Ademais, a infância espiritual para Teresinha não significa infantilidade, mas sim, ser totalmente dependente de Deus. Da mesma forma que uma criança confia e depende do seu pai para lhe proteger, cuidar e amparar, assim também deve ser a situação da alma que ama a Deus: o seu caminho é a total confiança em seu Pai.
Como, então, não relacionar a pequena Teresinha com este mês, dedicado também às crianças? A pequena via nos oferece grandes intuições para entendermos uma sociedade que, acreditando em sua autossuficiência, contribui cada vez mais no processo de “adultização” das crianças que, querendo ser adultas e independentes antes do tempo, deixam de viver etapas fundamentais para o seu desenvolvimento. Teresinha propõe-nos justamente o caminho inverso: ser criança, ter um coração simples e dependente como o de uma criança, não se fiando em suas próprias capacidades ou virtudes, mas apenas em Deus. “Se não vos tornardes como criancinhas, não entrareis no Reino dos Céus” (Mt 18, 3): estas palavras de Nosso Senhor traduzem bem a pequena via de Teresinha, pois esta está na essência do cristianismo, no cerne da fé cristã. “Deixai vir a Mim os pequeninos e não os impeçais, porque o Reino de Deus é daqueles que se lhes assemelham” (Mc 10, 14)
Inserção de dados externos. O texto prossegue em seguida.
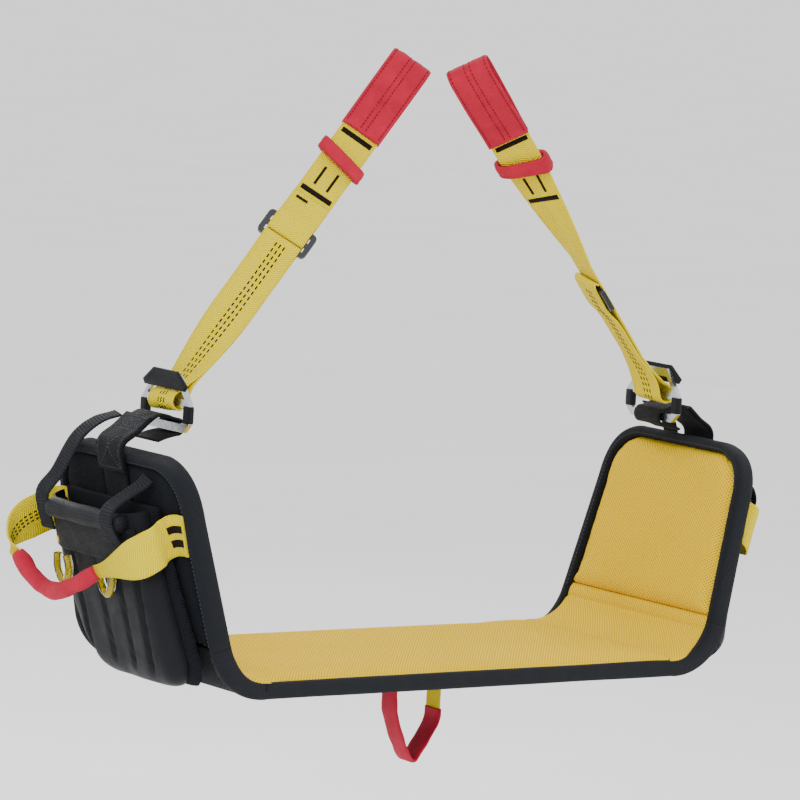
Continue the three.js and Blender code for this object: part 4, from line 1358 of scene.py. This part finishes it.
def make_riser(name):
    riser = Riser(name)
    slide, foot = riser.adjuster, riser.loop_foot
    wrap = BAR_RADIUS + WEB_THICKNESS / 2
    bar = [(-0.7 * wrap, -0.7 * wrap), (0, -wrap), (0.7 * wrap, -0.7 * wrap)]
    bar += [(wrap, 1), (0.9 * wrap, 6)]
    front = 5.3 + 0.4 + WEB_THICKNESS / 2
    rise = [(0.52 * wrap, 15), (LAYER, 31), (LAYER + 0.1, slide * 0.52)]
    rise += [(LAYER + 1.2, slide - 36), (front, slide - 17)]
    if name == "left":
        end = [(front, slide - 11), (4.4, slide - 7.6), (2.0, slide - 6.4)]
    else:
        end = [(front + 0.2, slide), (front, slide + 14), (front - 1, slide + 20)]
        end += [(3.2, slide + 22.6), (0.6, slide + 19)]
    lower = riser_path([(-0.9 * wrap, 6), (-wrap, 1), *bar, *rise, *end], 190)
    bend_low = ("adjuster_slider", 40, slide - 26)
    mesh = strap(lower, WEB_WIDTH, WEB_THICKNESS)
    riser.finish(mesh, "riser_return", "yellow_webbing", node="riser_lower_webbing", bend=bend_low)
    rows = dash_rows(lower, (-7, -2, 3), 4, lower.length - (9 if name == "left" else 12), 1.12, 7.5)
    riser.finish(rows, "riser_return_dashes", "dark_thread", bend=bend_low)

    heights = (31, slide * 0.62, slide + 20, (slide + foot) / 2, foot + 12)
    start = [(-wrap, 1), (-0.9 * wrap, 6), (-0.52 * wrap, 15)]
    back = riser_path([*start, *[(-LAYER, z) for z in heights]], 170)
    bend_high = ("riser_top", 40, foot - 96)
    mesh = strap(back, WEB_WIDTH, WEB_THICKNESS)
    riser.finish(mesh, "riser_strap", "yellow_webbing", node="riser_upper_webbing", bend=bend_high)
    tacks = Mesh()
    base = back.length - 12
    for lift in (WEB_THICKNESS / 2, -WEB_THICKNESS / 2 - 0.55):
        tack(tacks, back, base - 92, base - 86, -19, 19, lift, 1.4)
        tack(tacks, back, base - 12, base - 6, -19, 19, lift, 1.4)
        for spot in (-9, 7):
            tack(tacks, back, base - 80, base - 56, spot, spot + 3, lift, 1.0)
    riser.finish(tacks, "riser_tacks", "dark_thread", bend=bend_high)
    if name == "left":
        face = WEB_THICKNESS - LAYER
        points = [(face + 1.8, 48), (face + 1.9, 38), (3.6, 28)]
        points += [(front + 0.2, 16), (front + 0.4, 2), (front - 0.5, -3.0), (3.6, -4.4)]
        over = riser_path([(y, slide + z) for y, z in points], 60)
        mesh = strap(over, WEB_WIDTH, WEB_THICKNESS)
        riser.finish(mesh, "riser_overlap", "yellow_webbing", "adjuster_slider")
        tacks = Mesh()
        tack(tacks, over, 4, 7, 2, 16, -WEB_THICKNESS / 2 - 0.7, 1.4)
        riser.finish(tacks, "riser_overlap_tack", "dark_thread", "adjuster_slider")
    bevelled(f"{name}_adjuster", "black_metal", 1.2)
    make_keeper(riser)
    make_top_loop(riser)


def make_keeper(riser):
    """The red ring that holds the strap's layers together."""
    height = riser.loop_foot - KEEPER_BELOW
    rows = []
    outer, inner = soft_ring(60, 22, 3.2, 40), soft_ring(50.5, 12.5, 3.0, 40)
    levels = (-8.3, -7.4, -5.5, -2, 1.5, 5, 7.4, 8.3)
    for z, share in zip(levels, (0.3, 0.85, 1, 0.93, 1, 0.95, 0.85, 0.3)):
        ring = inner + (outer - inner) * share
        rows.append(np.stack([ring[:, 0], ring[:, 1] - LAYER, np.full(40, height + z)], 1))
    for z in (8.3, 4, 0, -4, -8.3):
        rows.append(np.stack([inner[:, 0], inner[:, 1] - LAYER, np.full(40, height + z)], 1))
    rows = np.array([*rows, rows[0]])
    rows[..., 2] += 0.2 * rows[..., 0] - 0.25 * rows[..., 1]
    rows += ripple(rows, 9, 0.5)[..., None] * np.array([0, 0, 1.0])
    mesh = Mesh()
    mesh.grid(rows, ring_map(outer), np.linspace(0, 50, len(rows)), closed=True)
    riser.finish(mesh, "keeper_ring", "red_cloth", "keeper", "keeper_loop")


def make_top_loop(riser):
    """The red sleeved eye at the riser's top, whose band runs up, over the crown and down."""
    foot, head = riser.loop_foot - 2, riser.length - 2.4
    half = LOOP_DEPTH / 2 - 2.4
    side_points = [(2.6, foot), (3.2, foot + 16), (half - 2.6, foot + 45), (half, head - half - 8)]
    turns = np.radians([0, 30, 60, 90, 120, 150, 180])
    crown = [(half * math.cos(a), head - half + half * math.sin(a)) for a in turns]
    points = side_points + crown + [(-y, z) for y, z in side_points[::-1]]
    path = riser_path(points, 120)
    rings = []
    for far in path.far:
        ring = soft_ring(LOOP_WIDTH, LOOP_WALL, 3.6, 44)
        place = path.at(np.full(44, far), ring[:, 0], ring[:, 1])
        ring = ring + np.stack([np.zeros(44), ripple(place, 10, 0.8)], 1)
        ring[:, 1] -= 0.55 * np.exp(-((ring[:, 0] / 1.1) ** 2)) * np.sign(ring[:, 1])
        rings.append(ring)
    mesh = loft(path, path.far, rings)
    riser.finish(mesh, "loop_sleeve", "red_cloth", "riser_top", "top_loop")
    stitches = Mesh()
    for far in np.arange(4, path.length - 6, 4.2):
        for spot in (-3.2, 3.2, -20.5, 20.5):
            for lift in (2.1, -2.5 - 0.1):
                dash(stitches, path, far, spot, 2.7, 0.8, lift, 0.4)
    riser.finish(stitches, "loop_sleeve_stitches", "red_thread", "riser_top")


# ---------- loop under the seat ----------


def make_under_loop():
    low, high = (np.array(k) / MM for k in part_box("under_seat_anchor"))
    top = low[2] - SEAT_TOP / MM - 1
    y, spread, drop = (low[1] + high[1]) / 2, UNDER_SPREAD, UNDER_DROP
    foot = top - drop
    points = [
        (-spread, top - 13),
        (-spread + 2, top - 0.4 * drop),
        (-0.42 * spread, foot + 16),
        (0, foot),
        (0.42 * spread, foot + 16),
        (spread - 1, top - 0.55 * drop),
        (spread, top - 38),
    ]
    path = Path([(x, y, z) for x, z in points], BACK, 110)
    rings = []
    for far in path.far:
        ring = soft_ring(28, 5, 3.0, 32)
        place = path.at(np.full(32, far), ring[:, 0], ring[:, 1])
        rings.append(ring * (1 + ripple(place, 12, 0.1))[:, None])
    mesh = loft(path, path.far, rings)
    finish_piece(mesh, "under_loop_sleeve", "red_cloth", "under_seat_loop", ["under_seat_sleeve"])
    for name, x, seam in (("left", -spread, top - 13), ("right", spread, top - 38)):
        leg = Path([(x, y, seam - 3), (x, y, (seam + top) / 2), (x, y, top + 0.4)], BACK, 24)
        bend = ("seat", "under_seat_loop", [x, y, top], [x, y, top - 12])
        mesh = strap(leg, 25, WEB_THICKNESS)
        nodes = [f"under_seat_webbing_{name}"]
        finish_piece(mesh, f"under_loop_{name}_strap", "yellow_webbing", nodes=nodes, bend=bend)


# ---------- stage ----------


def make_camera():
    """A long lens from the front left, a little above the seat, slightly tilted."""
    turn, tip, roll = np.radians([35.99, 6.22, 3.49])
    distance, aim = 5642.3, np.array([-25.08, 0, 271.5])
    flat = math.cos(tip)
    look = np.array([math.sin(turn) * flat, math.cos(turn) * flat, -math.sin(tip)])
    level = np.array([math.cos(turn), -math.sin(turn), 0])
    rise = np.cross(level, look)
    right = level * math.cos(roll) + rise * math.sin(roll)
    up = -level * math.sin(roll) + rise * math.cos(roll)
    data = bpy.data.cameras.new("camera")
    data.lens = 234.5
    data.sensor_width = 36
    data.clip_end = 200
    camera = bpy.data.objects.new("camera", data)
    bpy.context.scene.collection.objects.link(camera)
    place = world(aim - look * distance)
    rows = [(right[i], up[i], -look[i], place[i]) for i in range(3)]
    camera.matrix_world = Matrix([*rows, (0, 0, 0, 1)])
    bpy.context.scene.camera = camera


def make_light(name, size, power, place, aim):
    data = bpy.data.lights.new(name, "AREA")
    data.size = size
    data.energy = power
    light = bpy.data.objects.new(name, data)
    bpy.context.scene.collection.objects.link(light)
    light.location = place
    light.rotation_euler = (Vector(aim) - Vector(place)).to_track_quat("-Z", "Y").to_euler()


def make_stage():
    plane = Mesh()
    spots = np.linspace(-60000, 60000, 9)
    x, y = np.meshgrid(spots, spots, indexing="ij")
    height = cad_low.z / MM - SEAT_TOP / MM - 420
    plane.grid(np.stack([x, y, np.full_like(x, height)], -1), spots, spots)
    floor = plane.build("floor", floor_material())
    sky = bpy.data.worlds.new("studio")
    sky.use_nodes = True
    sky.node_tree.nodes["Background"].inputs["Color"].default_value = (1.0, 1.0, 1.0, 1.0)
    sky.node_tree.nodes["Background"].inputs["Strength"].default_value = 1.35
    bpy.context.scene.world = sky
    aim = (0, 0, -0.4)
    make_light("key", 1.6, 95, (-2.2, -2.4, 1.8), aim)
    make_light("fill", 2.0, 30, (2.6, -1.6, 0.8), aim)
    make_light("rim", 1.2, 45, (0.8, 2.6, 1.6), aim)


make_camera()
make_stage()
make_seat_cushion()
make_wing_panels()
make_folds()
make_bindings()
make_underside()
make_suspension()
make_ring_guards()
make_pouch_pads()
make_pouch_bodies()
make_pouch_straps()
make_gear_loops()
make_small_loops()
make_riser("left")
make_riser("right")
make_under_loop()
for side_of in SIDES:
    bevelled(f"{side_of}_ring_frame", "steel", 1.2)
bevelled("seat_board", "board", 1.0)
Enfim, Teresinha é um fenômeno espiritual que permanece sempre atual na vida da Igreja. A pequena via é a nossa via, é a via ordinária de todo cristão, aquela que nos leva diretamente ao Caminho que nos une a Deus. Que todas as crianças aprendam com Teresinha, que desde a mais tenra idade já manifestava profunda sensibilidade mística e amor a Deus, a trilhar esta “pequena via bem direita, bem curta” e “inteiramente nova” para o Céu.